--- Source material ---

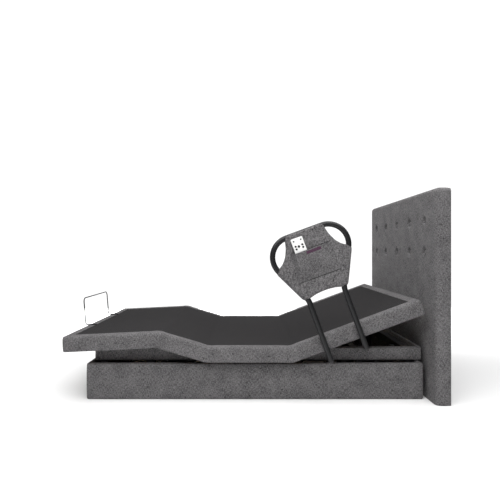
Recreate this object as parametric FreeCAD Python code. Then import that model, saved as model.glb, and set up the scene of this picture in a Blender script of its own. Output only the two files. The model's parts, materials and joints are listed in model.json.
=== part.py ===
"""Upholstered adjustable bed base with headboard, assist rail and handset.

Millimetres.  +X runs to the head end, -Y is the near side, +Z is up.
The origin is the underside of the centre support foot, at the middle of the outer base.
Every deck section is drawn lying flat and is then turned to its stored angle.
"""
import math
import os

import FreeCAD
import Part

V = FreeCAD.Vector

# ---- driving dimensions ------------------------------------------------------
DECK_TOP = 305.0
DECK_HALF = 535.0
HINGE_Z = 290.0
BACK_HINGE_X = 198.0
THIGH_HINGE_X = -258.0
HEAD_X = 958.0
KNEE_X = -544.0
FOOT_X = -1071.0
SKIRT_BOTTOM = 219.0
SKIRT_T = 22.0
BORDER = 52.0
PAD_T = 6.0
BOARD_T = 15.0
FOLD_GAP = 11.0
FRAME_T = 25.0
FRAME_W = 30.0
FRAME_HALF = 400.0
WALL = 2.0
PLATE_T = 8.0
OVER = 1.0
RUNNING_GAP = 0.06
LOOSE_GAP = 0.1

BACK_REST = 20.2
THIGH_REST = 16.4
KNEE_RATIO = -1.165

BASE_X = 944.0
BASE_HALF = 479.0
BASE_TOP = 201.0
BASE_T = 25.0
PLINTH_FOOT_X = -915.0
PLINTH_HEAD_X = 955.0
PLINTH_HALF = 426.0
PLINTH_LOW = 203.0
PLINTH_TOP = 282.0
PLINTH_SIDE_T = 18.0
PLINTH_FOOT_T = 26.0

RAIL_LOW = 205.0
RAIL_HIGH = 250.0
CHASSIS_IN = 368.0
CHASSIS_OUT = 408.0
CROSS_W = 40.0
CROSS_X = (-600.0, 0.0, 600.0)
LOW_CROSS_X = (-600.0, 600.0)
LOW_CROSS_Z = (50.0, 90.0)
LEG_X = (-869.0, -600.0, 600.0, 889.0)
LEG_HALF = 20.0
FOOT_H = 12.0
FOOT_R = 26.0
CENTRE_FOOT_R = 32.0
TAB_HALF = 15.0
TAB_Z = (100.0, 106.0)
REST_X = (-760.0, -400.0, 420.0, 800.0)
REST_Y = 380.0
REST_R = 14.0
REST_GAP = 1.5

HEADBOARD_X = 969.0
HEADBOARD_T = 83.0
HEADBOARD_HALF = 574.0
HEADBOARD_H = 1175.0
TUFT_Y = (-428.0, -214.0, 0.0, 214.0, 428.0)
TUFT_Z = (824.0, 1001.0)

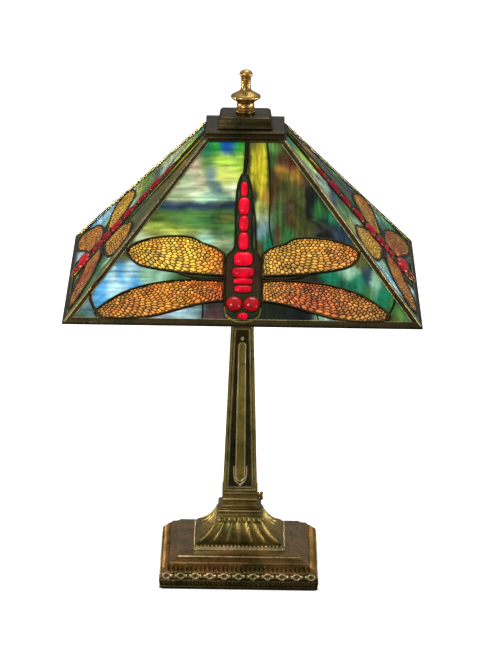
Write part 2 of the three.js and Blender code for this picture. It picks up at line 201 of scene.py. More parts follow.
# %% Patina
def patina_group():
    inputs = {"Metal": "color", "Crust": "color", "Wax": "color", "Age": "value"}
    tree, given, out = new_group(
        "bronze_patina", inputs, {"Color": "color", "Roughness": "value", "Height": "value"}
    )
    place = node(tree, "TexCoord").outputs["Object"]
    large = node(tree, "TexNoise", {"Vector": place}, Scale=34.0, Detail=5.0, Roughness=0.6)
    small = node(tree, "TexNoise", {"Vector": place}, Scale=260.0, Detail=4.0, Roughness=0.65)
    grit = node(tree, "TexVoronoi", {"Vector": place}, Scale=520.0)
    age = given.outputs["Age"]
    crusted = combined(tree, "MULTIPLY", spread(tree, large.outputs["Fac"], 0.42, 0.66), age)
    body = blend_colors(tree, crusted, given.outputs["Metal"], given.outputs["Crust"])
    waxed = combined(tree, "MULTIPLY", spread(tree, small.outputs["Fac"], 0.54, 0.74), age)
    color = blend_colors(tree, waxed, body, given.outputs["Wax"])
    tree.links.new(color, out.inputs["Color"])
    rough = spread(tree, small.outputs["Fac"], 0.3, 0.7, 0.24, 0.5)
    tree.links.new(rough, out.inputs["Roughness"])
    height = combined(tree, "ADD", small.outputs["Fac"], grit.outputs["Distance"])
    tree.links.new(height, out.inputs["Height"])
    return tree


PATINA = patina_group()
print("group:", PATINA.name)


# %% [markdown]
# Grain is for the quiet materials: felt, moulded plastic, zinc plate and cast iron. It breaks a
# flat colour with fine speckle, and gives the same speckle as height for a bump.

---

Stated problem
Copy exactly the lines that run from the first line of the data to the line containing "V = FreeCAD.Vector", please, with both ends included and nothing else.

The result
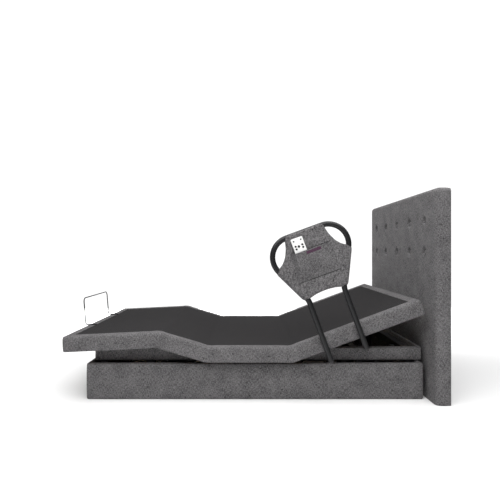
Recreate this object as parametric FreeCAD Python code. Then import that model, saved as model.glb, and set up the scene of this picture in a Blender script of its own. Output only the two files. The model's parts, materials and joints are listed in model.json.
=== part.py ===
"""Upholstered adjustable bed base with headboard, assist rail and handset.

Millimetres.  +X runs to the head end, -Y is the near side, +Z is up.
The origin is the underside of the centre support foot, at the middle of the outer base.
Every deck section is drawn lying flat and is then turned to its stored angle.
"""
import math
import os

import FreeCAD
import Part

V = FreeCAD.Vector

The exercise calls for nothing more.